10. Crisis communication happens too late
Fast-growing startups face crises. Outages, missed targets, layoffs, or strategy shifts happen. Poor communication during these moments creates panic and distrust.
Leaders sometimes delay updates while searching for perfect answers. Silence increases anxiety. Speculation spreads quickly.
Honest, timely communication matters most during uncertainty. Leaders should share what they know, admit what they do not know, and explain next steps clearly.

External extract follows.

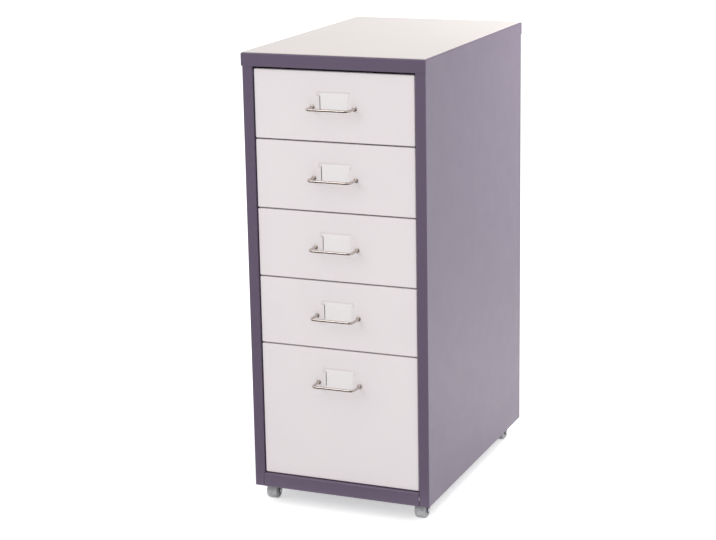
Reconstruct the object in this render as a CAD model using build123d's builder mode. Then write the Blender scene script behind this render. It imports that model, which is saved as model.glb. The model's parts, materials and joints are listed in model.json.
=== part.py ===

How startups can fix communication mistakes
Fast-growing startups can improve communication with deliberate effort:
- Share context early and often
- Replace assumptions with explicit alignment
- Structure meetings with clear outcomes
- Normalize healthy feedback
- Simplify communication tools
- Repeat priorities consistently
- Strengthen cross-team collaboration
- Support remote workers intentionally
- Reinforce vision during execution
- Communicate openly during crises
Communication requires discipline, not perfection. Startups that treat communication as a core skill scale faster and suffer fewer internal breakdowns.
Final thoughts
Fast growth tests every system inside a startup. Communication sits at the center of all systems. When communication fails, strategy, culture, and execution fail with it.
Startups that recognize communication as a leadership responsibility gain a powerful advantage. Clear, consistent, and human communication builds trust, speed, and resilience. Growth then feels exciting instead of chaotic.
Strong communication does not slow startups down. It helps them grow without breaking themselves along the way.